Requirement:
Check each line of the listing for the string "points", count the lines that have it, and answer with that number only.

Dataset content:
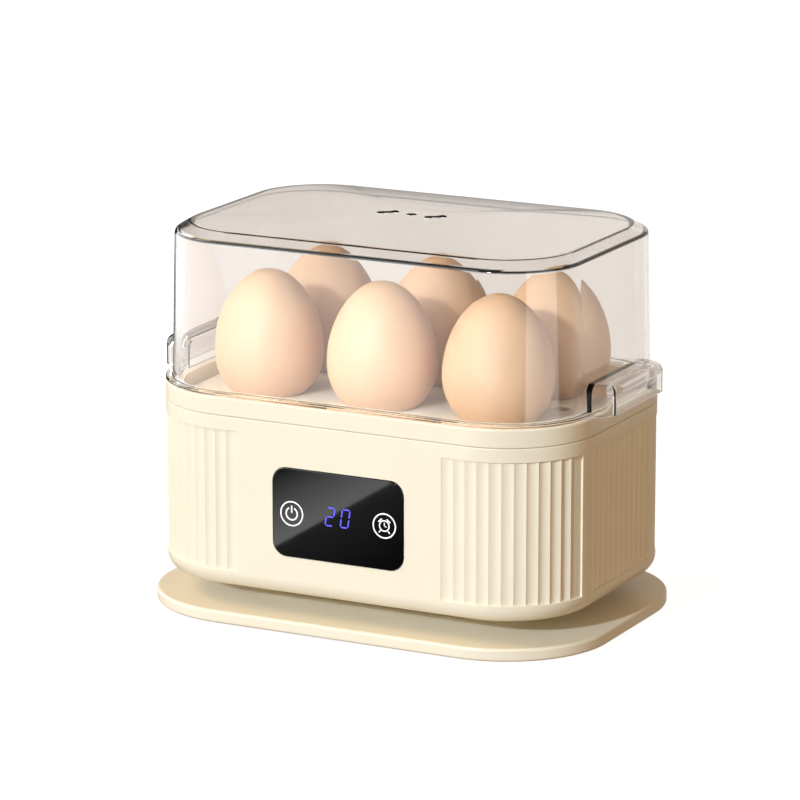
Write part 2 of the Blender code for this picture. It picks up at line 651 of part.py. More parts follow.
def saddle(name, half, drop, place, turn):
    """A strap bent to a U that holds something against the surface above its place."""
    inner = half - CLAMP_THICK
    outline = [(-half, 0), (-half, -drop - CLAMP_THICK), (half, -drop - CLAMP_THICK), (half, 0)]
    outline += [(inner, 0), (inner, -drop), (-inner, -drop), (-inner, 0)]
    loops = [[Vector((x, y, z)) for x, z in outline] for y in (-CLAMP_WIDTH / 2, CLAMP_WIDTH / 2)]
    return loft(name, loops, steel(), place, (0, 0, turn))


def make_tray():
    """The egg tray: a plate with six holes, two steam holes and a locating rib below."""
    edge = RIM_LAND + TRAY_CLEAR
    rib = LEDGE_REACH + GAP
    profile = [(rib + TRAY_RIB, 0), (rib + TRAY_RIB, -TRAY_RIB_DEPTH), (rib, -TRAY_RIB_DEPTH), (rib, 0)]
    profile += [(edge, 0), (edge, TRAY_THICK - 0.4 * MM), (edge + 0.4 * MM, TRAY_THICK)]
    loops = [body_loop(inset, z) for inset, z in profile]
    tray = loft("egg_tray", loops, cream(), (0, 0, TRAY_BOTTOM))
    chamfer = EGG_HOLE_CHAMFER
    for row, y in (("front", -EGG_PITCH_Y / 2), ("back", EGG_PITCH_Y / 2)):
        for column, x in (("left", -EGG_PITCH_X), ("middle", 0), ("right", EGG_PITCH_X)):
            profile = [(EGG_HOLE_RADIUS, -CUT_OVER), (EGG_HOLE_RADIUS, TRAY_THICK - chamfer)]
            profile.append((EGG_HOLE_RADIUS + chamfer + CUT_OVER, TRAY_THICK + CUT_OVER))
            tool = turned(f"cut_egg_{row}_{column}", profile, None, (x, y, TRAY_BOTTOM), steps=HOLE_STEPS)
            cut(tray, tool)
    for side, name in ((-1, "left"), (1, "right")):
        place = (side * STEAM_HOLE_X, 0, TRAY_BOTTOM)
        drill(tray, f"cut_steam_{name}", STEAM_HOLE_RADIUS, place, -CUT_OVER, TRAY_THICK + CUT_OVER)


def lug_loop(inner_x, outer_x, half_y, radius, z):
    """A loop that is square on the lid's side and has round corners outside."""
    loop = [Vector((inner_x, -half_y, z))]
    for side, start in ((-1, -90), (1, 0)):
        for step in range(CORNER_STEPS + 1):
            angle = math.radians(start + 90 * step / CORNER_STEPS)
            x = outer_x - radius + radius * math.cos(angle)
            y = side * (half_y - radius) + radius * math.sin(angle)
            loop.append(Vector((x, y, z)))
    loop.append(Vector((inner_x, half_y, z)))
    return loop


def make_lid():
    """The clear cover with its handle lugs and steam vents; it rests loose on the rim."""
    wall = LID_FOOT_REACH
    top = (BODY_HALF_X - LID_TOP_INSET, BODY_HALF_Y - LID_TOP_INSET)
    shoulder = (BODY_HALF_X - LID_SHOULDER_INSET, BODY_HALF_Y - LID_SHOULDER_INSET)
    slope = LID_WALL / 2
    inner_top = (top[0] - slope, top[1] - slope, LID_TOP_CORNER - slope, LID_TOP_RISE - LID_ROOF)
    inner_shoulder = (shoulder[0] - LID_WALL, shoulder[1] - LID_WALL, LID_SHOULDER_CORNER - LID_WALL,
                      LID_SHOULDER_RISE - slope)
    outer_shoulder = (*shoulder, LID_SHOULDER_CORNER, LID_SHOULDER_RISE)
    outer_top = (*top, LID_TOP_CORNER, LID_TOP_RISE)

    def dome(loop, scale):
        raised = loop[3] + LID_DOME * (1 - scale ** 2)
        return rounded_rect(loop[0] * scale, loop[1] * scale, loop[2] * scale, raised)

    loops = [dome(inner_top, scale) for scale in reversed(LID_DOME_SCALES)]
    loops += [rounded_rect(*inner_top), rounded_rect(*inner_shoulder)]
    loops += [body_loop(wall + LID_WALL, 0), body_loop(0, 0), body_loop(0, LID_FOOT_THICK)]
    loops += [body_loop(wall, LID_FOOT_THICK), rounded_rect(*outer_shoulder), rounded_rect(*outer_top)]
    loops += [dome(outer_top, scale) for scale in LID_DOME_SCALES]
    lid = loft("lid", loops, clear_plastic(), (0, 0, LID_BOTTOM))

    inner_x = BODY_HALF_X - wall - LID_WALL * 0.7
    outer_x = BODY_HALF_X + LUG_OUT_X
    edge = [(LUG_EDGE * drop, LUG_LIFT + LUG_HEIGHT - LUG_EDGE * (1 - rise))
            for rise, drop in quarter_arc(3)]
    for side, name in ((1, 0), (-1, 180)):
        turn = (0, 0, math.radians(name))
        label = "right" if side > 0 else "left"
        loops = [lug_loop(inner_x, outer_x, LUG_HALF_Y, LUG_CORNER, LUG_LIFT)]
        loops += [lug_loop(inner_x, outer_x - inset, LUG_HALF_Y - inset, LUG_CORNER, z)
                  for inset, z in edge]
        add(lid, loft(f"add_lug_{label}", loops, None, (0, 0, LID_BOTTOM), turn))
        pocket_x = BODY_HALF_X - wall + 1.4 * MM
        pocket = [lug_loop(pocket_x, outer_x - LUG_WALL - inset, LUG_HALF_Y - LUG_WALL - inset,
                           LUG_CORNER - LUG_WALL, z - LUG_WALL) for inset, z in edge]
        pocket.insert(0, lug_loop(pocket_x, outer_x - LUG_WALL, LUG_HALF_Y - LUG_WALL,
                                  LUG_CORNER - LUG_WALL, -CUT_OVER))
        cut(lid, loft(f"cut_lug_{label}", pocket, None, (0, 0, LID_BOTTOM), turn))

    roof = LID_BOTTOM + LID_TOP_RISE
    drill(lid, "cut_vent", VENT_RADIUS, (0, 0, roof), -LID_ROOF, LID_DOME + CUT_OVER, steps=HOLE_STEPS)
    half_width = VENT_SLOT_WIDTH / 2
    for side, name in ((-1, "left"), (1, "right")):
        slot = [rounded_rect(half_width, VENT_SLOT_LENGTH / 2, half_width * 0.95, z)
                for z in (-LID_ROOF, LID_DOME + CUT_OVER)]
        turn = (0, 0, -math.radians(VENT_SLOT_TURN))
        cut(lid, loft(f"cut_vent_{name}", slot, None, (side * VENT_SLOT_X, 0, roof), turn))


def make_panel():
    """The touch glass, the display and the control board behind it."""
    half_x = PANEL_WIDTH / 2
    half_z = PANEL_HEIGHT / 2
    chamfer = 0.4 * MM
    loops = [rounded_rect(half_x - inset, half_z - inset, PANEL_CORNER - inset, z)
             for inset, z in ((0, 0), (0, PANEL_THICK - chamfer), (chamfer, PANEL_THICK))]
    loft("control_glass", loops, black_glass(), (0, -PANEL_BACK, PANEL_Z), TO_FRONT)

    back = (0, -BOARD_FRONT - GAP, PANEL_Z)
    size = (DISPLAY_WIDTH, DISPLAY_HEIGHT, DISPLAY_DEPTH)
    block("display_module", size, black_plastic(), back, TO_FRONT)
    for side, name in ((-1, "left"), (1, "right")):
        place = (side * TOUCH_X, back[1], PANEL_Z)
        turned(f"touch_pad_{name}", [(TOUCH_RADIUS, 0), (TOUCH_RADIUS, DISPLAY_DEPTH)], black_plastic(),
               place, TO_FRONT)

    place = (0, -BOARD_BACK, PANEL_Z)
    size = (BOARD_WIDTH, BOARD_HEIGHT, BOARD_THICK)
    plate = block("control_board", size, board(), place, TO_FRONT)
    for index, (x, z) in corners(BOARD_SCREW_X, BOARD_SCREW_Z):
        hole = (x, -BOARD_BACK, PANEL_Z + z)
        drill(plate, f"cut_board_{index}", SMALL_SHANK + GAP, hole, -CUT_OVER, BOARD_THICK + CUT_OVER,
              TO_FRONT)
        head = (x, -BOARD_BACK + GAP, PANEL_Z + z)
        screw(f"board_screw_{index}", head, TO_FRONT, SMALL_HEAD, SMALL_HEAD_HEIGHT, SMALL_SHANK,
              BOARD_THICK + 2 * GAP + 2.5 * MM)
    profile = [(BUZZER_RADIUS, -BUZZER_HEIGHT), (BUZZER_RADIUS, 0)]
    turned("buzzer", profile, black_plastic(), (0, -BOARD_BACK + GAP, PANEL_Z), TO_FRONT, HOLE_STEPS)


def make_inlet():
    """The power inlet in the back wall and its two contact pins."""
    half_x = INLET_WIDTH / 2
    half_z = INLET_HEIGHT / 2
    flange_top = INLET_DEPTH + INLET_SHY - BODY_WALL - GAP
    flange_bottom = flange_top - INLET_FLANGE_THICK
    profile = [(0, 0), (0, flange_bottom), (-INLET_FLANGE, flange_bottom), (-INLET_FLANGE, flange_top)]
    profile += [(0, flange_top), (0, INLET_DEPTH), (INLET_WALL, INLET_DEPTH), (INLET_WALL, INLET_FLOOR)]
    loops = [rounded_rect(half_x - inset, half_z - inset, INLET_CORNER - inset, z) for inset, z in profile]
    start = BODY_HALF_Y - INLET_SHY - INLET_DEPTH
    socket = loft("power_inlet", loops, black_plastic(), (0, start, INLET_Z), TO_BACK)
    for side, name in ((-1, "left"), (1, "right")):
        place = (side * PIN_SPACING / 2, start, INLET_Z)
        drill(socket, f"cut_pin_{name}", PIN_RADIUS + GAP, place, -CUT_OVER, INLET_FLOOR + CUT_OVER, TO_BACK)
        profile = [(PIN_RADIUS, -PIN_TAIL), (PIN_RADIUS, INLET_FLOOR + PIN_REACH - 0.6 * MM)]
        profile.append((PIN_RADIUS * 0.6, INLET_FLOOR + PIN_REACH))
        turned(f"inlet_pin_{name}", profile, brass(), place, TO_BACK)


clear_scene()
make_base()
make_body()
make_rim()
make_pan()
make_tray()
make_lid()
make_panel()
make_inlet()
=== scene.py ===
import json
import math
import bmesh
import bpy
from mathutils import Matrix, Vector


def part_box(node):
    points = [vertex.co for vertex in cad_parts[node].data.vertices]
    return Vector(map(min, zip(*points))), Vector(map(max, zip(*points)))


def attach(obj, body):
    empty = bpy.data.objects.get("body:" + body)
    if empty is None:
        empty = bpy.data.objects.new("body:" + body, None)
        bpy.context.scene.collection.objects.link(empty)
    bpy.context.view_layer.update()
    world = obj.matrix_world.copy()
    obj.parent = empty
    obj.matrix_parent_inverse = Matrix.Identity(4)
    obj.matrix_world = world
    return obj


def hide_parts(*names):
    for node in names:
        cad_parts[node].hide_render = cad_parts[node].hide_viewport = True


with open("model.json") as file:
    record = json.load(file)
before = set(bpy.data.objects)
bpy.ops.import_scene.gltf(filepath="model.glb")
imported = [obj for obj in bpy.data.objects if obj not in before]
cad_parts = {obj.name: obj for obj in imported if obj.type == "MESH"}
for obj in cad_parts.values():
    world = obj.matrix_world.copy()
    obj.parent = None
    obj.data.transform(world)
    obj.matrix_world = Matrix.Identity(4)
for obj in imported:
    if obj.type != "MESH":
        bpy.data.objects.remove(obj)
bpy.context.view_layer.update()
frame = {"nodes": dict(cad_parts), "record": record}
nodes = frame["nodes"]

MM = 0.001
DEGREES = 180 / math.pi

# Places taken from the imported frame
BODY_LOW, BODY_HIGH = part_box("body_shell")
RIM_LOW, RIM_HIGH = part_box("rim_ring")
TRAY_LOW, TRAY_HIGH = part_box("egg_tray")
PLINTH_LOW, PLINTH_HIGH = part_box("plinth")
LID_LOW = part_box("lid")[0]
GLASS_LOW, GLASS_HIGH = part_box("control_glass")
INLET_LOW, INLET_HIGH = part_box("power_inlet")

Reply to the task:
2